At first glance, Erwin Michalec’s collection suggests medieval influences, but upon a closer look there’s references of the 4 elements water especially. He presents plain silhouettes illustrated by African tribal drawings. African and other ethnic cultures are consistent themes within his work so much so that this season’s collection overlapped slightly with his last, as he reused linen material and hand painted it with the image of a mechanical boat. He plays with the idea of combining ancient mechanism with African culture, “What would happen if Leonardo Da Vinci lived in ancient Africa?” he poses. Movement and fluidity are the reason behind the simplistic flowing silk silhouettes of tunics, by connecting it with connotations of water such as fish, sails and even sand he aims to design functional art. The designer admits that he doesn’t feel influenced by other big name designers, but rather looks up to the unsung ones.

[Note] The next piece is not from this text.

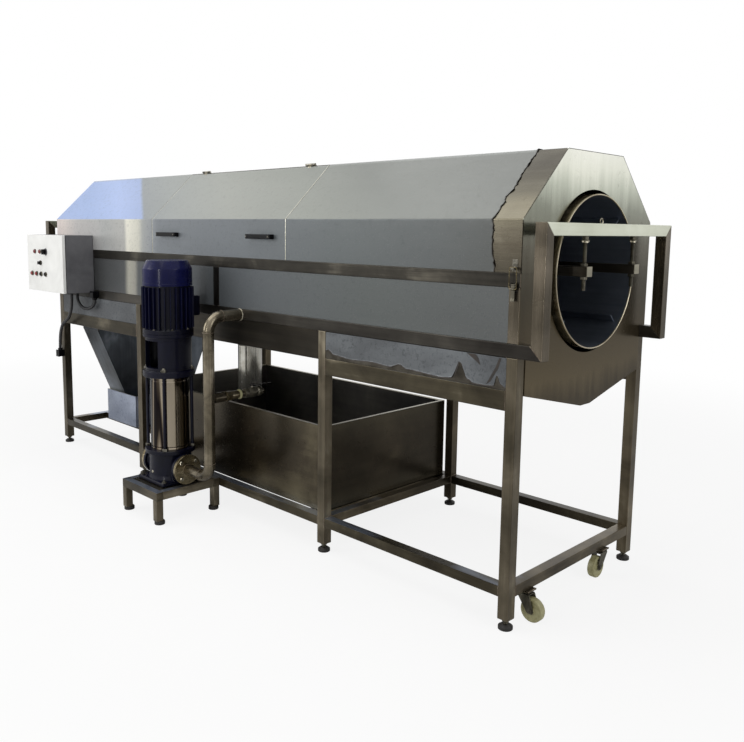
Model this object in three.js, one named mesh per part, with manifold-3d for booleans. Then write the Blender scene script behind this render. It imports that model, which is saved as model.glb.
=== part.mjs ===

Maja Mehel’s collection is a critique of the fashion of today. Drawing a lot of inspiration from her native country, she tries to reinterpret the functional sportswear styles of Slovenia back in the 90s paralleled with the ideas of such forward thinking revolutionaries as artist August Cernigoj and Srecko Kosovel. The collection aims to mix the old with modern aspects present within the forms of oversized sportswear of dark blues greens and blacks to create textural garments made up of heavy duty fabric ranging from neoprene to more common mohair. The use of jersey reinforces the idea of sportswear yet the cut and shape of the garments is a reminder of the brand’s trademark tailoring. Mehle doesn’t exactly describe her work as anti-fashion yet she states that she doesn’t want to conform to the way of designing that everybody does, and prefers the term anti-decorative. The appeal of the collection is the ability to customise the garments by removing or adding on Velcro strips.